É pouco provável que a verdade, verdadinha, venha algum dia a ser conhecida do cidadão contribuinte. Por várias razões: a palavra "verdade" tem, nesta terra de impudor, um carácter de ambigüidade tal que a torna de significado quase esotérico; depois, nesta terra de imoralidade, enquanto o presidente da República, o sr. Lula da Silva, diz publicamente que é preciso averiguar tudo até à exaustão (na realidade esta palavra ele não conhece, mas utiliza outra com o mesmo sentido), o seu ministro da Justiça, Tarso Genro, homem do seu partido e de já sobejamente demonstrada confiança servil, dá instruções à Polícia Federal para que se comprem carros celulares para "clientes VIP", com janelas completamente fumadas (o que a Lei proíbe expressamente) por causa das indiscrições da comunicação social; em terceiro lugar, nesta terra de impunidade há a preocupação dos Poderes para que tudo o que diga respeito às escandaleiras com que os membros desses Poderes vão dissolvendo o país seja abafado, talvez para que as moscas não pousem – e fiquem sujas.

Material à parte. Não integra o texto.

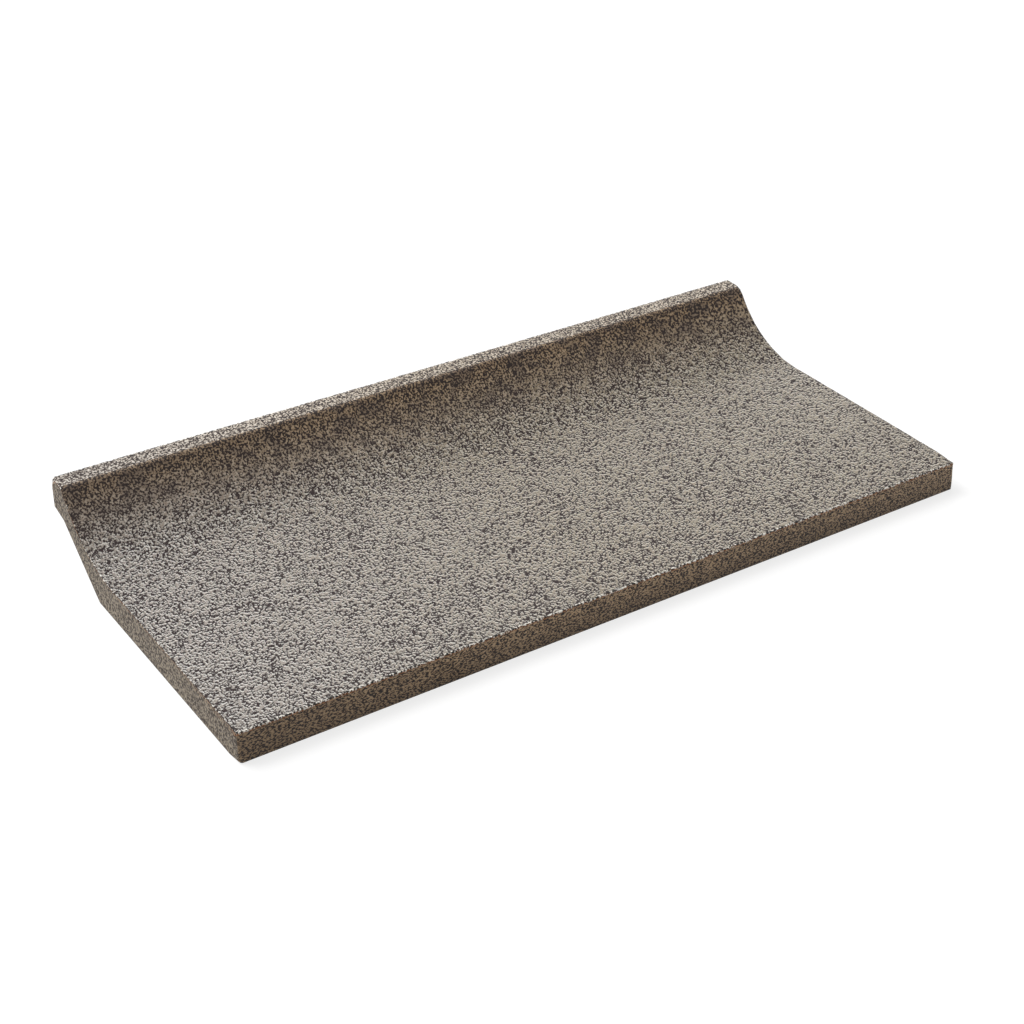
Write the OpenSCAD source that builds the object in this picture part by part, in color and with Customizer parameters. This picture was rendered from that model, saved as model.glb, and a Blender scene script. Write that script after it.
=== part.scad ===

Independentemente de a verdade conseguir ou não emergir de tamanho lodaçal, uma pista pode, desde já, ser seguida, e que indica que tudo vai ficar na mesma, num melancólico esquecimento, à semelhança dos escândalos que desde há muitos e muitos meses, anos, têm pulverizado o que ainda resta da dignidade do Brasileiro.
Isto é, prevalecerá a monótona rotina da governação da trindade dos ii – impudência, imoralidade, impunidade.